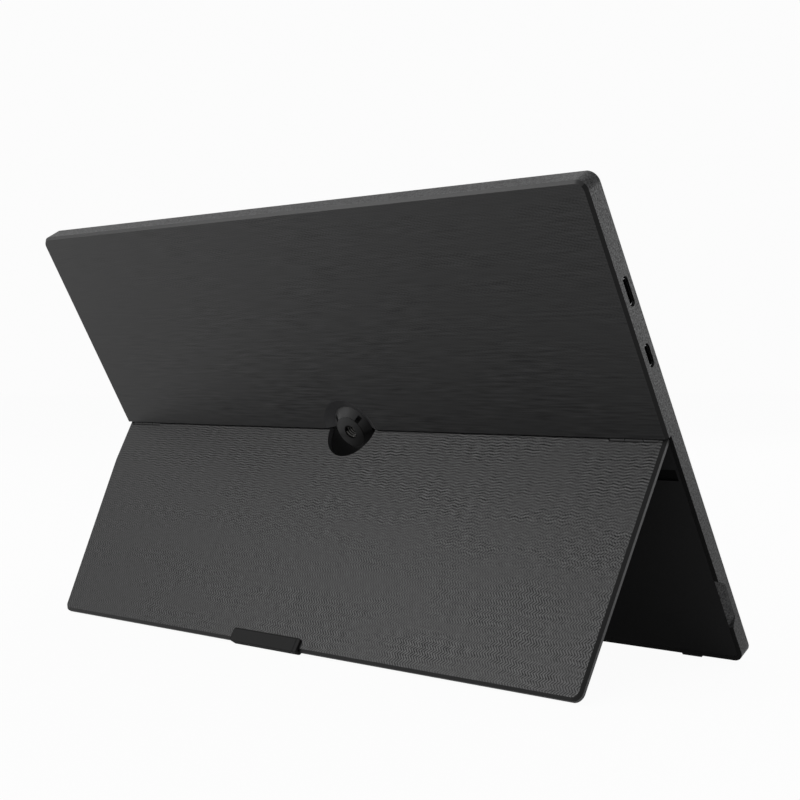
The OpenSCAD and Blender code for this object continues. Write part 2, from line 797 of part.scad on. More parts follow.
// grey inner half of the stand
module stand_tray() {
    y0 = pivot_y - barrel_r;
    color("dimgray") swung() difference() {
        union() {
            slab(y0, pivot_y) stand_outline(0, hinge_h);
            top_edge(y0, pivot_y);
        }
        stand_cuts();
        for (s = [-1, 1]) {
            // seat of the leaf, window of its rib, screw holes
            translate([s * hinge_x - leaf_w / 2 - fit, pivot_y - leaf_t, hinge_h - leaf_l - fit])
                cube([leaf_w + 2 * fit, leaf_t + over, leaf_l + 2 * fit]);
            rib_block(s, fit, y0 - over, pivot_y);
            for (i = [-1, 1]) {
                stud(leaf_screw_x(s, i), leaf_screw_z(), y0 - over, pivot_y, 0.95);
                stud(leaf_screw_x(s, i), leaf_screw_z(), y0 - over, y0 + 0.3, 1.8);
            }
        }
        pad_plug(fit / 2);
    }
}

// black outer half of the stand, bevelled round its edge
module stand_cover() {
    color([0.13, 0.13, 0.135]) swung() difference() {
        intersection() {
            hull() {
                slab(pivot_y, pivot_y + 0.05) stand_outline(0, hinge_h + barrel_r);
                slab(body_t - 0.05, body_t) stand_outline(bevel_w, hinge_h + barrel_r);
            }
            union() {
                slab(pivot_y, body_t) translate([-body_w, -body_h]) square([2 * body_w, body_h + hinge_h]);
                top_edge(pivot_y, body_t);
            }
        }
        stand_cuts();
        pad_plug(fit / 2);
    }
}

function leaf_screw_x(side, i) = side * hinge_x + i * leaf_w / 3;
function leaf_screw_z() = hinge_h - leaf_l / 2 + 3;

// rib of a leaf, which nests in the relief slot when closed
module rib_block(side, grow, y0, y1) {
    w = leaf_w - 2;
    h = relief_h - 1.6;
    translate([side * hinge_x - w / 2 - grow, y0, relief_z - h / 2 - grow])
        cube([w + 2 * grow, y1 - y0, h + 2 * grow]);
}

// steel leaf between the two shells, with its two knuckles
module hinge_leaf(side) {
    x0 = side * hinge_x - leaf_w / 2;
    color("darkslategray") swung() difference() {
        union() {
            translate([x0, pivot_y - leaf_t, hinge_h - leaf_l]) cube([leaf_w, leaf_t, leaf_l]);
            for (x = [x0, x0 + leaf_w - leaf_knuckle_l])
                rod(x, x + leaf_knuckle_l, pivot_y, hinge_h, barrel_r);
            rib_block(side, 0, floor_y - 0.4, pivot_y - leaf_t + 0.1);
        }
        // room for the bracket's knuckle
        translate([x0 + leaf_knuckle_l, 0, hinge_h - barrel_r - stand_gap])
            cube([leaf_w - 2 * leaf_knuckle_l, 2 * body_t, body_h]);
        rod(x0 - over, x0 + leaf_w + over, pivot_y, hinge_h, press_bore_r);
        for (i = [-1, 1]) stud(leaf_screw_x(side, i), leaf_screw_z(), 0, body_t, 0.85);
    }
}

module hinge_leaf_left() {
    hinge_leaf(1);
}

module hinge_leaf_right() {
    hinge_leaf(-1);
}

// pin through the three knuckles
module hinge_pin(side) {
    color("silver") swung() rod(side * hinge_x - leaf_w / 2 + 0.1, side * hinge_x + leaf_w / 2 - 0.1,
                                pivot_y, hinge_h, pin_r);
}

module hinge_pin_left() {
    hinge_pin(1);
}

module hinge_pin_right() {
    hinge_pin(-1);
}

// countersunk screws from the tray into the leaves
module leaf_screws() {
    y0 = pivot_y - barrel_r;
    color("gray") swung() for (s = [-1, 1], i = [-1, 1]) {
        stud(leaf_screw_x(s, i), leaf_screw_z(), y0, y0 + 0.3, 1.7);
        stud(leaf_screw_x(s, i), leaf_screw_z(), y0, pivot_y - 0.05, 0.8);
    }
}

// plug of the rubber pad, in the stand's lower end
module pad_plug(grow) {
    length = pad_l - 2 * pad_plug_side + 2 * grow;
    translate([pad_x - length / 2, pivot_y - 0.7 - grow, -stand_drop - over])
        cube([length, 1.4 + 2 * grow, 2.5 + over + grow]);
}

// rubber pad round the stand's lower end, with rounded corners
module stand_pad() {
    y0 = pivot_y - barrel_r;
    z0 = -stand_drop - pad_drop;
    color([0.16, 0.16, 0.16]) swung() union() {
        intersection() {
            union() {
                bar(pad_x - pad_l / 2, pad_x + pad_l / 2) union() {
                    rubber_profile(y0, body_t + pad_proud, z0, -stand_drop);
                    translate([body_t, -stand_drop - 0.1]) square([pad_proud, pad_face + 0.1]);
                }
            }
            slab(0, 2 * body_t) translate([pad_x, z0]) rounded(pad_l, pad_drop + pad_face, 1.5);
        }
        pad_plug(0);
    }
}

side_frame();
front_bezel();
lcd_panel();
backlight_unit();
chassis_plate();
main_board();
timing_board();
panel_cable();
video_socket();
data_socket();
button_board();
upper_cover();
lower_case();
tripod_boss();
tripod_insert();
hinge_bracket_left();
hinge_bracket_right();
bracket_screws();
monitor_feet();
power_button();
menu_button();
select_button();
stand_tray();
stand_cover();
stand_pad();
hinge_leaf_left();
hinge_leaf_right();
hinge_pin_left();
hinge_pin_right();
leaf_screws();
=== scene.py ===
import json
import math

import bmesh
import bpy
from mathutils import Euler, Matrix, Vector


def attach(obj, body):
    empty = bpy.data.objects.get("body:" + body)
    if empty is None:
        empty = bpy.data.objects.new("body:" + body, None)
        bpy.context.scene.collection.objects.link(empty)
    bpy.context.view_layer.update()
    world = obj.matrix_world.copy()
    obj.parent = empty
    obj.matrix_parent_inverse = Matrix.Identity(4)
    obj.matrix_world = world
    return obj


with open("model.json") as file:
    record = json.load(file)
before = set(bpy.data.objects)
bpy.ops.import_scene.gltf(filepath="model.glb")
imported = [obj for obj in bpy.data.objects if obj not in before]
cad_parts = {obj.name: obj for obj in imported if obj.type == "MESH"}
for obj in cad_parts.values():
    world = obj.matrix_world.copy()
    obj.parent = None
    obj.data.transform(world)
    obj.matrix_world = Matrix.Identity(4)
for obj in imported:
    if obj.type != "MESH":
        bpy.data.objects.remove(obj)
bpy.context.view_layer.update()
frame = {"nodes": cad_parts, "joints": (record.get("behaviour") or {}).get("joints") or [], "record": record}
nodes = frame["nodes"]

# ---- where the monitor and its stand lie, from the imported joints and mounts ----
# Lengths are in metres. X runs along the hinge line. A turned point is one that is turned about X so that
# Z runs up the back (or the stand) and Y out of it.

MM = 0.001
SOCKET = next(m for m in frame["record"]["mounts"] if m["name"] == "tripod_socket")
HINGE = next(j for j in frame["joints"] if j["name"] == "stand_hinge")
BACK_NORMAL = Vector(SOCKET["axis"])  # out of the monitor's back
LEAN = math.atan2(-BACK_NORMAL.z, BACK_NORMAL.y)  # how far the monitor leans back
OPEN = math.radians(-HINGE["range_deg"][0])  # how far the stand is open at rest
STAND_NORMAL = Matrix.Rotation(OPEN, 3, "X") @ BACK_NORMAL  # out of the stand's outer face
BODY_TURN = Euler((LEAN, 0, 0))
STAND_TURN = Euler((LEAN - OPEN, 0, 0))
HINGE_LINE = BODY_TURN.to_matrix() @ Vector(HINGE["pos_m"])  # turned
SOCKET_LEVEL = SOCKET["pos_m"][2] * math.cos(LEAN)  # about the socket's turned height

DISH_REACH = 19.5 * MM  # from the tripod socket to the rim of the dish round it
RELIEF_DEPTH = 1.85 * MM  # from the hinge line in to just above the floor of the case's relief slots
RELIEF_DROP = 17.4 * MM  # from the hinge line down to the middle of the relief slots
RELIEF_HALF = 3.0 * MM  # a little more than half a relief slot's height
PAD_RIM = 0.6 * MM  # width of the painted shade along the upper rim of the stand's pad
PAD_LINE = 0.42 * MM  # half the width of the lines of painted shade at the pad's ends and groove
PAD_GROOVE = 2.4 * MM  # from the pad's end to its groove


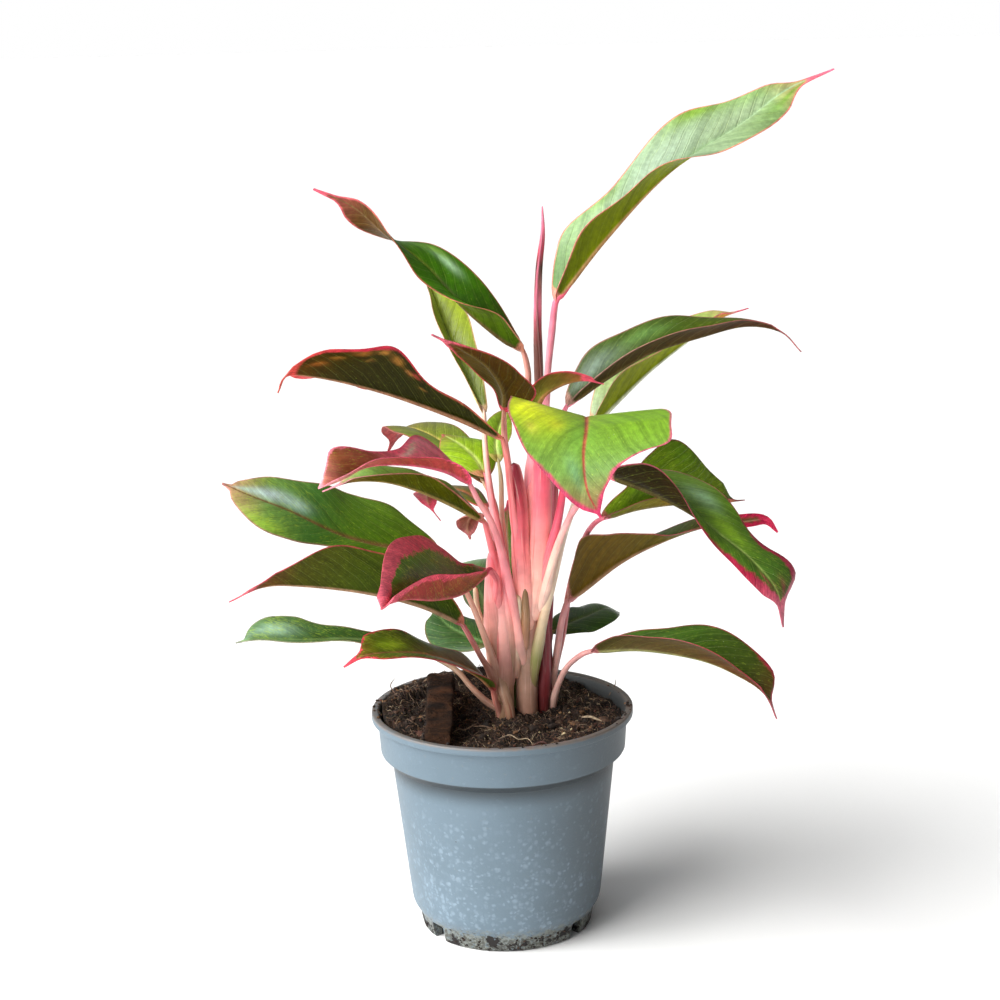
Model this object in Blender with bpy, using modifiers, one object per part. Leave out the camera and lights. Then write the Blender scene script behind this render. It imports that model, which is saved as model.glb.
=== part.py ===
"""Potted Philippine evergreen, modelled in metres with +Z up.

A bushy foliage plant with three pink shoots and thirty-three leaves stands in a round
plastic nursery pot filled with peat. The origin is the centre of the pot's foot on the surface, and
-Y faces the front. Sizes below are in millimetres and are turned into metres when built.
"""
from math import cos, pi, radians, sin

import bpy
from mathutils import Vector

MM = 0.001

# Pot
POT_HEIGHT = 104.0
LIP_RADIUS = 60.0
LIP_DROP = 3.6
COLLAR_TOP_RADIUS = 57.3
COLLAR_BOTTOM_RADIUS = 56.2
COLLAR_BOTTOM = 87.0
BODY_TOP_RADIUS = 51.2
BODY_TOP = 81.0
BODY_FOOT_RADIUS = 43.8
FOOT_RADIUS = 38.6
FOOT_HEIGHT = 8.5
FOOT_THICKNESS = 3.0
FLOOR_DISC_RADIUS = 20.0
WALL = 1.8
POT_STEPS = 48
NOTCH_WIDTH = 8.0
NOTCH_ANGLES = (52.0, 128.0, 232.0, 308.0)
DRAIN_RADIUS = 3.2
DRAIN_CIRCLE = 29.0
DRAIN_COUNT = 6

# Soil
SOIL_GAP = 0.45
SOIL_LEVEL = 97.0
SOIL_RINGS = (54.6, 48.0, 40.0, 31.0, 21.0, 11.0)
HOLE_FLOOR = 78.0
HOLE_GAP = 0.5

# Stems, petioles and blades
STEM_FOOT = 80.0
STEM_FEET = ((11.5, 2, 4.8), (1, -2, 4.1), (22, 8, 2.9))
STALK_GAP = 0.35
BLADE_THICKNESS = 0.8
BLADE_TIP_HALF = 0.5
BLADE_BASE_EXTRA = 0.8
CROSS_STEPS = 4
STEP_LENGTH = 11.0
CURL = -15.0


# Scene and helper functions
def clear_scene():
    for item in list(bpy.data.objects):
        bpy.data.objects.remove(item, do_unlink=True)


def linear(hex_code):
    """Turn an sRGB hex colour into linear RGBA."""
    channels = [int(hex_code[i:i + 2], 16) / 255 for i in (0, 2, 4)]
    return [c / 12.92 if c <= 0.04045 else ((c + 0.055) / 1.055) ** 2.4 for c in channels] + [1.0]


def material(name, hex_code, roughness):
    made = bpy.data.materials.new(name)
    made.use_nodes = True
    shader = made.node_tree.nodes["Principled BSDF"]
    shader.inputs["Base Color"].default_value = linear(hex_code)
    shader.inputs["Roughness"].default_value = roughness
    shader.inputs["Metallic"].default_value = 0.0
    made.diffuse_color = linear(hex_code)
    return made


def collection(name, cutters=False):
    made = bpy.data.collections.new(name)
    bpy.context.scene.collection.children.link(made)
    made.hide_render = cutters
    return made


def place(item, group):
    """Keep an object in one collection only."""
    for old in list(item.users_collection):
        old.objects.unlink(item)
    group.objects.link(item)
    if group.hide_render:
        item.hide_render = True
        item.display_type = 'WIRE'


def only(item):
    bpy.ops.object.select_all(action='DESELECT')
    item.select_set(True)
    bpy.context.view_layer.objects.active = item


def apply_modifiers(item):
    only(item)
    for modifier in list(item.modifiers):
        bpy.ops.object.modifier_apply(modifier=modifier.name)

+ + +

| Given problem |
The lines from the one containing "Model this object" to the one containing "with +Z up.", both included, are to be extracted exactly; give no other line.

| Answer for this exercise |
Model this object in Blender with bpy, using modifiers, one object per part. Leave out the camera and lights. Then write the Blender scene script behind this render. It imports that model, which is saved as model.glb.
=== part.py ===
"""Potted Philippine evergreen, modelled in metres with +Z up.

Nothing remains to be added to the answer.